= Stored data =

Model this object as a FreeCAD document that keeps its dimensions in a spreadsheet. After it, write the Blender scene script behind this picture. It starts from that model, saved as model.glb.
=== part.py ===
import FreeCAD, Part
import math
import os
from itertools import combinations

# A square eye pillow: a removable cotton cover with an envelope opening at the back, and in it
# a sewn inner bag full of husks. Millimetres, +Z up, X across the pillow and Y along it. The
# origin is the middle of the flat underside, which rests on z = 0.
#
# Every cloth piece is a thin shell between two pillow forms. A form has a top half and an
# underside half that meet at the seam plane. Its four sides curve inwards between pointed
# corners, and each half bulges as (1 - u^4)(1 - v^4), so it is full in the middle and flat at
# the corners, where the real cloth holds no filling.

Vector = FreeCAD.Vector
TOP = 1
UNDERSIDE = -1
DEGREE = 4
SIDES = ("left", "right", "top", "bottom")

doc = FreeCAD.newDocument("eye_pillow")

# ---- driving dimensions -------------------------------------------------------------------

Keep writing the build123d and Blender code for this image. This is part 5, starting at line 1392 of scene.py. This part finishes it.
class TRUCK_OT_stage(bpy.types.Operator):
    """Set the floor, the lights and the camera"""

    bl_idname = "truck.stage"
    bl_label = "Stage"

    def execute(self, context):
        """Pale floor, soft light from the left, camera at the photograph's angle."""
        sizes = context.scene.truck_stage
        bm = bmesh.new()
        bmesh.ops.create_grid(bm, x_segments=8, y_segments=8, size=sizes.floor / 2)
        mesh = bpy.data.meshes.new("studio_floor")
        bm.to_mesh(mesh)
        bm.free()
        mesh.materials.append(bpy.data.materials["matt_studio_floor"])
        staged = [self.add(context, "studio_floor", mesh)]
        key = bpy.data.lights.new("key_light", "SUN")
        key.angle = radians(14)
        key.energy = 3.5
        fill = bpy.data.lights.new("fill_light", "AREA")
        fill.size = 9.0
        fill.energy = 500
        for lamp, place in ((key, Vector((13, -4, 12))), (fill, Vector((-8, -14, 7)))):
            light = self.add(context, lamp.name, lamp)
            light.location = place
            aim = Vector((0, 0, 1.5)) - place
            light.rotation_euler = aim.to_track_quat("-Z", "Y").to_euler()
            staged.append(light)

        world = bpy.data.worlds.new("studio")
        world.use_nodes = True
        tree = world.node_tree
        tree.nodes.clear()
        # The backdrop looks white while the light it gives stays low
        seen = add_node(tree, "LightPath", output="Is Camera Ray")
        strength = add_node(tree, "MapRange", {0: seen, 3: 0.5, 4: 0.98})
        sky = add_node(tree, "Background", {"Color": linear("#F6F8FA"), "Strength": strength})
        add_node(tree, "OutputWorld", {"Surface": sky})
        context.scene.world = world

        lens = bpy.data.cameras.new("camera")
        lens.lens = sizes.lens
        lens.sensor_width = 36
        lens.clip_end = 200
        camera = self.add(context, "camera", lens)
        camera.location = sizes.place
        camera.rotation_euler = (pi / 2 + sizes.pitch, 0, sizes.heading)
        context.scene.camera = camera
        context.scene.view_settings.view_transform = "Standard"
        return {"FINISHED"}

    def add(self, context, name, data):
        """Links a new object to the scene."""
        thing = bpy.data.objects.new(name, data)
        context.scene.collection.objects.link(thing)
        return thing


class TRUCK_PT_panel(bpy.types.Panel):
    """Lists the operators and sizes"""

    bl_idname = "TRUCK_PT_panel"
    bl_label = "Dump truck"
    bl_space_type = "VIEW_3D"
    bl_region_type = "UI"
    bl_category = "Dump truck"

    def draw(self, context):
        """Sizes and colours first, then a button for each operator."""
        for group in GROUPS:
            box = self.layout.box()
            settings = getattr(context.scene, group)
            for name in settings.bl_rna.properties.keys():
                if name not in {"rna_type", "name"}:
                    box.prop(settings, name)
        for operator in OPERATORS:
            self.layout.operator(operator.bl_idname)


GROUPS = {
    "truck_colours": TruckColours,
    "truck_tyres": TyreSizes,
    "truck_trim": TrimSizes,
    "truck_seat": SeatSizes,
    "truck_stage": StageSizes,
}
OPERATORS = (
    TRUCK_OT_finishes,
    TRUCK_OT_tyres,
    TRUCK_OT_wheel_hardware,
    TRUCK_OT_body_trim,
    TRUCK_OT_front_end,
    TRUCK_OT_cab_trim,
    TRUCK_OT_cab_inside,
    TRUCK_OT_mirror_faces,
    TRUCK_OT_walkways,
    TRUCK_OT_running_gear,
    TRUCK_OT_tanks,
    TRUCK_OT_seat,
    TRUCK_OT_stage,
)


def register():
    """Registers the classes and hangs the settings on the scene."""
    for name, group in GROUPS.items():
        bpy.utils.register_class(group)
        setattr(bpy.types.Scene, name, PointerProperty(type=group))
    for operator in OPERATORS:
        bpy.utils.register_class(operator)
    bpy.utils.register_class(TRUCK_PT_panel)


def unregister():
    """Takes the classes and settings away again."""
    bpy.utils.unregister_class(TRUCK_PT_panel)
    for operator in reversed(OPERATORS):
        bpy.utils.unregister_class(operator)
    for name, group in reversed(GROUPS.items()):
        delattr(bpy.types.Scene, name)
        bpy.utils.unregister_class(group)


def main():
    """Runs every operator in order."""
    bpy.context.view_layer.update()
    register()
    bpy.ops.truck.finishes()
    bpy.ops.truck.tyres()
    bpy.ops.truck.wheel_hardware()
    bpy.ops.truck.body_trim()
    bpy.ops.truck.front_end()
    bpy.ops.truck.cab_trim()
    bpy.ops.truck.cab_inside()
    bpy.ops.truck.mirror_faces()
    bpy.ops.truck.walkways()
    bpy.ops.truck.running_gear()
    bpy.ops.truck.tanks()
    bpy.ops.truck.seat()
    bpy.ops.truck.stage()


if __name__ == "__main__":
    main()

= Set exercise =
Copy all of the data. Keep every word exactly as it is.

= Final answer =
Model this object as a FreeCAD document that keeps its dimensions in a spreadsheet. After it, write the Blender scene script behind this picture. It starts from that model, saved as model.glb.
=== part.py ===
import FreeCAD, Part
import math
import os
from itertools import combinations

# A square eye pillow: a removable cotton cover with an envelope opening at the back, and in it
# a sewn inner bag full of husks. Millimetres, +Z up, X across the pillow and Y along it. The
# origin is the middle of the flat underside, which rests on z = 0.
#
# Every cloth piece is a thin shell between two pillow forms. A form has a top half and an
# underside half that meet at the seam plane. Its four sides curve inwards between pointed
# corners, and each half bulges as (1 - u^4)(1 - v^4), so it is full in the middle and flat at
# the corners, where the real cloth holds no filling.

Vector = FreeCAD.Vector
TOP = 1
UNDERSIDE = -1
DEGREE = 4
SIDES = ("left", "right", "top", "bottom")

doc = FreeCAD.newDocument("eye_pillow")

# ---- driving dimensions -------------------------------------------------------------------

Keep writing the build123d and Blender code for this image. This is part 5, starting at line 1392 of scene.py. This part finishes it.
class TRUCK_OT_stage(bpy.types.Operator):
    """Set the floor, the lights and the camera"""

    bl_idname = "truck.stage"
    bl_label = "Stage"

    def execute(self, context):
        """Pale floor, soft light from the left, camera at the photograph's angle."""
        sizes = context.scene.truck_stage
        bm = bmesh.new()
        bmesh.ops.create_grid(bm, x_segments=8, y_segments=8, size=sizes.floor / 2)
        mesh = bpy.data.meshes.new("studio_floor")
        bm.to_mesh(mesh)
        bm.free()
        mesh.materials.append(bpy.data.materials["matt_studio_floor"])
        staged = [self.add(context, "studio_floor", mesh)]
        key = bpy.data.lights.new("key_light", "SUN")
        key.angle = radians(14)
        key.energy = 3.5
        fill = bpy.data.lights.new("fill_light", "AREA")
        fill.size = 9.0
        fill.energy = 500
        for lamp, place in ((key, Vector((13, -4, 12))), (fill, Vector((-8, -14, 7)))):
            light = self.add(context, lamp.name, lamp)
            light.location = place
            aim = Vector((0, 0, 1.5)) - place
            light.rotation_euler = aim.to_track_quat("-Z", "Y").to_euler()
            staged.append(light)

        world = bpy.data.worlds.new("studio")
        world.use_nodes = True
        tree = world.node_tree
        tree.nodes.clear()
        # The backdrop looks white while the light it gives stays low
        seen = add_node(tree, "LightPath", output="Is Camera Ray")
        strength = add_node(tree, "MapRange", {0: seen, 3: 0.5, 4: 0.98})
        sky = add_node(tree, "Background", {"Color": linear("#F6F8FA"), "Strength": strength})
        add_node(tree, "OutputWorld", {"Surface": sky})
        context.scene.world = world

        lens = bpy.data.cameras.new("camera")
        lens.lens = sizes.lens
        lens.sensor_width = 36
        lens.clip_end = 200
        camera = self.add(context, "camera", lens)
        camera.location = sizes.place
        camera.rotation_euler = (pi / 2 + sizes.pitch, 0, sizes.heading)
        context.scene.camera = camera
        context.scene.view_settings.view_transform = "Standard"
        return {"FINISHED"}

    def add(self, context, name, data):
        """Links a new object to the scene."""
        thing = bpy.data.objects.new(name, data)
        context.scene.collection.objects.link(thing)
        return thing


class TRUCK_PT_panel(bpy.types.Panel):
    """Lists the operators and sizes"""

    bl_idname = "TRUCK_PT_panel"
    bl_label = "Dump truck"
    bl_space_type = "VIEW_3D"
    bl_region_type = "UI"
    bl_category = "Dump truck"

    def draw(self, context):
        """Sizes and colours first, then a button for each operator."""
        for group in GROUPS:
            box = self.layout.box()
            settings = getattr(context.scene, group)
            for name in settings.bl_rna.properties.keys():
                if name not in {"rna_type", "name"}:
                    box.prop(settings, name)
        for operator in OPERATORS:
            self.layout.operator(operator.bl_idname)


GROUPS = {
    "truck_colours": TruckColours,
    "truck_tyres": TyreSizes,
    "truck_trim": TrimSizes,
    "truck_seat": SeatSizes,
    "truck_stage": StageSizes,
}
OPERATORS = (
    TRUCK_OT_finishes,
    TRUCK_OT_tyres,
    TRUCK_OT_wheel_hardware,
    TRUCK_OT_body_trim,
    TRUCK_OT_front_end,
    TRUCK_OT_cab_trim,
    TRUCK_OT_cab_inside,
    TRUCK_OT_mirror_faces,
    TRUCK_OT_walkways,
    TRUCK_OT_running_gear,
    TRUCK_OT_tanks,
    TRUCK_OT_seat,
    TRUCK_OT_stage,
)


def register():
    """Registers the classes and hangs the settings on the scene."""
    for name, group in GROUPS.items():
        bpy.utils.register_class(group)
        setattr(bpy.types.Scene, name, PointerProperty(type=group))
    for operator in OPERATORS:
        bpy.utils.register_class(operator)
    bpy.utils.register_class(TRUCK_PT_panel)


def unregister():
    """Takes the classes and settings away again."""
    bpy.utils.unregister_class(TRUCK_PT_panel)
    for operator in reversed(OPERATORS):
        bpy.utils.unregister_class(operator)
    for name, group in reversed(GROUPS.items()):
        delattr(bpy.types.Scene, name)
        bpy.utils.unregister_class(group)


def main():
    """Runs every operator in order."""
    bpy.context.view_layer.update()
    register()
    bpy.ops.truck.finishes()
    bpy.ops.truck.tyres()
    bpy.ops.truck.wheel_hardware()
    bpy.ops.truck.body_trim()
    bpy.ops.truck.front_end()
    bpy.ops.truck.cab_trim()
    bpy.ops.truck.cab_inside()
    bpy.ops.truck.mirror_faces()
    bpy.ops.truck.walkways()
    bpy.ops.truck.running_gear()
    bpy.ops.truck.tanks()
    bpy.ops.truck.seat()
    bpy.ops.truck.stage()


if __name__ == "__main__":
    main()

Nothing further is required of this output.